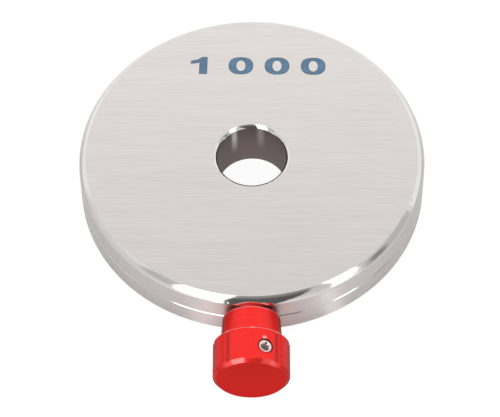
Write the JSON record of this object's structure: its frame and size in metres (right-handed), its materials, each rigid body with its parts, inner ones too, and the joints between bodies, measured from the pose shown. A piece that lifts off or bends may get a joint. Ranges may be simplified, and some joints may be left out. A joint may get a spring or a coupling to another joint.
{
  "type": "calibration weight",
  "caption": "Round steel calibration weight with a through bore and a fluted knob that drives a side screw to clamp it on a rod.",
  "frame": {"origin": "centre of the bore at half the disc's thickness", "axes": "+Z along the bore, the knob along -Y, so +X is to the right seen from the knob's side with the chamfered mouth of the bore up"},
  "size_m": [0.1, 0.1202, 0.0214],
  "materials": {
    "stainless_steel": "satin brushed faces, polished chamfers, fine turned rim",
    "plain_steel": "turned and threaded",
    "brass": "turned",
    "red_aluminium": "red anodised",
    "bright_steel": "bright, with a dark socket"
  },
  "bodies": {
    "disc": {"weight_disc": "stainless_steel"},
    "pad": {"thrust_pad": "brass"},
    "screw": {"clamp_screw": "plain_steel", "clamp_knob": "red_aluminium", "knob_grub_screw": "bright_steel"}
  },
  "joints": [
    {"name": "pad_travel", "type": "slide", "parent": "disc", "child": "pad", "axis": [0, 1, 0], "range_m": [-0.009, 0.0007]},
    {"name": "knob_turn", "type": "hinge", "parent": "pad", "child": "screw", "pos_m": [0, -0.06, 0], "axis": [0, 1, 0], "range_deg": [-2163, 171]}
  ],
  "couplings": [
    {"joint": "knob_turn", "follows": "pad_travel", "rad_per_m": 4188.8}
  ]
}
⁂
• _Exercise instructions_
Repeat the material word for word, in full.

• _Written solution_
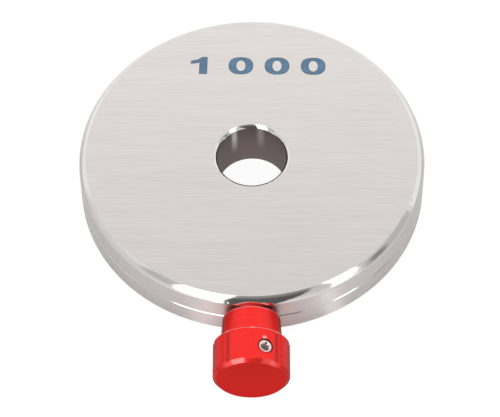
Write the JSON record of this object's structure: its frame and size in metres (right-handed), its materials, each rigid body with its parts, inner ones too, and the joints between bodies, measured from the pose shown. A piece that lifts off or bends may get a joint. Ranges may be simplified, and some joints may be left out. A joint may get a spring or a coupling to another joint.
{
  "type": "calibration weight",
  "caption": "Round steel calibration weight with a through bore and a fluted knob that drives a side screw to clamp it on a rod.",
  "frame": {"origin": "centre of the bore at half the disc's thickness", "axes": "+Z along the bore, the knob along -Y, so +X is to the right seen from the knob's side with the chamfered mouth of the bore up"},
  "size_m": [0.1, 0.1202, 0.0214],
  "materials": {
    "stainless_steel": "satin brushed faces, polished chamfers, fine turned rim",
    "plain_steel": "turned and threaded",
    "brass": "turned",
    "red_aluminium": "red anodised",
    "bright_steel": "bright, with a dark socket"
  },
  "bodies": {
    "disc": {"weight_disc": "stainless_steel"},
    "pad": {"thrust_pad": "brass"},
    "screw": {"clamp_screw": "plain_steel", "clamp_knob": "red_aluminium", "knob_grub_screw": "bright_steel"}
  },
  "joints": [
    {"name": "pad_travel", "type": "slide", "parent": "disc", "child": "pad", "axis": [0, 1, 0], "range_m": [-0.009, 0.0007]},
    {"name": "knob_turn", "type": "hinge", "parent": "pad", "child": "screw", "pos_m": [0, -0.06, 0], "axis": [0, 1, 0], "range_deg": [-2163, 171]}
  ],
  "couplings": [
    {"joint": "knob_turn", "follows": "pad_travel", "rad_per_m": 4188.8}
  ]
}